Your goal: Write every line of the material out exactly as shown.

Data lines:
# # #

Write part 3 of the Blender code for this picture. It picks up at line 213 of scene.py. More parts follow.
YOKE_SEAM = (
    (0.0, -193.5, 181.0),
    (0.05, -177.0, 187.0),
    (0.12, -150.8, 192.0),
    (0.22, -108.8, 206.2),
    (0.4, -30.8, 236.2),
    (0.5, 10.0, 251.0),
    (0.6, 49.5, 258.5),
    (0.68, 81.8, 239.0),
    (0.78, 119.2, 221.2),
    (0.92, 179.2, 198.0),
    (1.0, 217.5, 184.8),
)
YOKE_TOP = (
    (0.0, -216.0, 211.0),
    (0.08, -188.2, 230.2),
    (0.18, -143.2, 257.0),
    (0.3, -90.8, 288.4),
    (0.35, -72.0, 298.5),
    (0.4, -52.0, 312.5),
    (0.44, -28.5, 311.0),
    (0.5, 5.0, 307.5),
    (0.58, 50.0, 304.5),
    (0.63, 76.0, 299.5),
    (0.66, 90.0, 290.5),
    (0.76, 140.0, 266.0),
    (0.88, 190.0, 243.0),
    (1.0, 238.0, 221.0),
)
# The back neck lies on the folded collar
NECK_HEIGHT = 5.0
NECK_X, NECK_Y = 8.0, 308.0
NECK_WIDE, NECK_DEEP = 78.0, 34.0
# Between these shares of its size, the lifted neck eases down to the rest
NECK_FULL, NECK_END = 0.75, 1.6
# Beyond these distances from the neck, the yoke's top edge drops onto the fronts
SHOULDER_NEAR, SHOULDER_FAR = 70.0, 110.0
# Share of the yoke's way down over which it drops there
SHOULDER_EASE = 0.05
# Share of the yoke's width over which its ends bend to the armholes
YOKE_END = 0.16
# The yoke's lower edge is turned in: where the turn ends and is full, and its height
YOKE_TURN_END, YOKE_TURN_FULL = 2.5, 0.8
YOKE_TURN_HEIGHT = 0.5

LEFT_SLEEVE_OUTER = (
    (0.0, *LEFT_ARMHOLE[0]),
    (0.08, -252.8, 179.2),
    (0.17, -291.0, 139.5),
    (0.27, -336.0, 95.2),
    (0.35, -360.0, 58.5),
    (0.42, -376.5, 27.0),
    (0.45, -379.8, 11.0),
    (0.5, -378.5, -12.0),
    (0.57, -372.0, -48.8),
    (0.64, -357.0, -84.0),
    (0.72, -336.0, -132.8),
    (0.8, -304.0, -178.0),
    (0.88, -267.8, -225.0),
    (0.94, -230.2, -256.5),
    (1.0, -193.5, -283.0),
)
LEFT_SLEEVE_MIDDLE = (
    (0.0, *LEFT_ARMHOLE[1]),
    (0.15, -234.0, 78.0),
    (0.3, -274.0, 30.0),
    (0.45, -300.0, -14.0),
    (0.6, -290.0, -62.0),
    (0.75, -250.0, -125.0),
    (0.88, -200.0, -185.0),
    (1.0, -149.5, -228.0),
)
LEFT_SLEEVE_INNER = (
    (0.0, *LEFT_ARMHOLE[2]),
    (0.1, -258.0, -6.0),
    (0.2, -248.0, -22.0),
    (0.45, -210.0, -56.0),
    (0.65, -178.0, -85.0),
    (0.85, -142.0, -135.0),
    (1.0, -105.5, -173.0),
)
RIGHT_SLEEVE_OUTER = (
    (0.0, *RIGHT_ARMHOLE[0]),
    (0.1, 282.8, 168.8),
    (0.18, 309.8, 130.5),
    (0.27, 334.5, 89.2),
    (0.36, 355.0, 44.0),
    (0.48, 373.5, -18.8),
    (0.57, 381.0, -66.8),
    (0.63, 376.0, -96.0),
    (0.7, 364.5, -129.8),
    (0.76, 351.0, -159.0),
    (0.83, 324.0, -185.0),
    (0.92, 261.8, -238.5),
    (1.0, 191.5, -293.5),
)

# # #

Response:
Write part 3 of the Blender code for this picture. It picks up at line 213 of scene.py. More parts follow.
YOKE_SEAM = (
    (0.0, -193.5, 181.0),
    (0.05, -177.0, 187.0),
    (0.12, -150.8, 192.0),
    (0.22, -108.8, 206.2),
    (0.4, -30.8, 236.2),
    (0.5, 10.0, 251.0),
    (0.6, 49.5, 258.5),
    (0.68, 81.8, 239.0),
    (0.78, 119.2, 221.2),
    (0.92, 179.2, 198.0),
    (1.0, 217.5, 184.8),
)
YOKE_TOP = (
    (0.0, -216.0, 211.0),
    (0.08, -188.2, 230.2),
    (0.18, -143.2, 257.0),
    (0.3, -90.8, 288.4),
    (0.35, -72.0, 298.5),
    (0.4, -52.0, 312.5),
    (0.44, -28.5, 311.0),
    (0.5, 5.0, 307.5),
    (0.58, 50.0, 304.5),
    (0.63, 76.0, 299.5),
    (0.66, 90.0, 290.5),
    (0.76, 140.0, 266.0),
    (0.88, 190.0, 243.0),
    (1.0, 238.0, 221.0),
)
# The back neck lies on the folded collar
NECK_HEIGHT = 5.0
NECK_X, NECK_Y = 8.0, 308.0
NECK_WIDE, NECK_DEEP = 78.0, 34.0
# Between these shares of its size, the lifted neck eases down to the rest
NECK_FULL, NECK_END = 0.75, 1.6
# Beyond these distances from the neck, the yoke's top edge drops onto the fronts
SHOULDER_NEAR, SHOULDER_FAR = 70.0, 110.0
# Share of the yoke's way down over which it drops there
SHOULDER_EASE = 0.05
# Share of the yoke's width over which its ends bend to the armholes
YOKE_END = 0.16
# The yoke's lower edge is turned in: where the turn ends and is full, and its height
YOKE_TURN_END, YOKE_TURN_FULL = 2.5, 0.8
YOKE_TURN_HEIGHT = 0.5

LEFT_SLEEVE_OUTER = (
    (0.0, *LEFT_ARMHOLE[0]),
    (0.08, -252.8, 179.2),
    (0.17, -291.0, 139.5),
    (0.27, -336.0, 95.2),
    (0.35, -360.0, 58.5),
    (0.42, -376.5, 27.0),
    (0.45, -379.8, 11.0),
    (0.5, -378.5, -12.0),
    (0.57, -372.0, -48.8),
    (0.64, -357.0, -84.0),
    (0.72, -336.0, -132.8),
    (0.8, -304.0, -178.0),
    (0.88, -267.8, -225.0),
    (0.94, -230.2, -256.5),
    (1.0, -193.5, -283.0),
)
LEFT_SLEEVE_MIDDLE = (
    (0.0, *LEFT_ARMHOLE[1]),
    (0.15, -234.0, 78.0),
    (0.3, -274.0, 30.0),
    (0.45, -300.0, -14.0),
    (0.6, -290.0, -62.0),
    (0.75, -250.0, -125.0),
    (0.88, -200.0, -185.0),
    (1.0, -149.5, -228.0),
)
LEFT_SLEEVE_INNER = (
    (0.0, *LEFT_ARMHOLE[2]),
    (0.1, -258.0, -6.0),
    (0.2, -248.0, -22.0),
    (0.45, -210.0, -56.0),
    (0.65, -178.0, -85.0),
    (0.85, -142.0, -135.0),
    (1.0, -105.5, -173.0),
)
RIGHT_SLEEVE_OUTER = (
    (0.0, *RIGHT_ARMHOLE[0]),
    (0.1, 282.8, 168.8),
    (0.18, 309.8, 130.5),
    (0.27, 334.5, 89.2),
    (0.36, 355.0, 44.0),
    (0.48, 373.5, -18.8),
    (0.57, 381.0, -66.8),
    (0.63, 376.0, -96.0),
    (0.7, 364.5, -129.8),
    (0.76, 351.0, -159.0),
    (0.83, 324.0, -185.0),
    (0.92, 261.8, -238.5),
    (1.0, 191.5, -293.5),
)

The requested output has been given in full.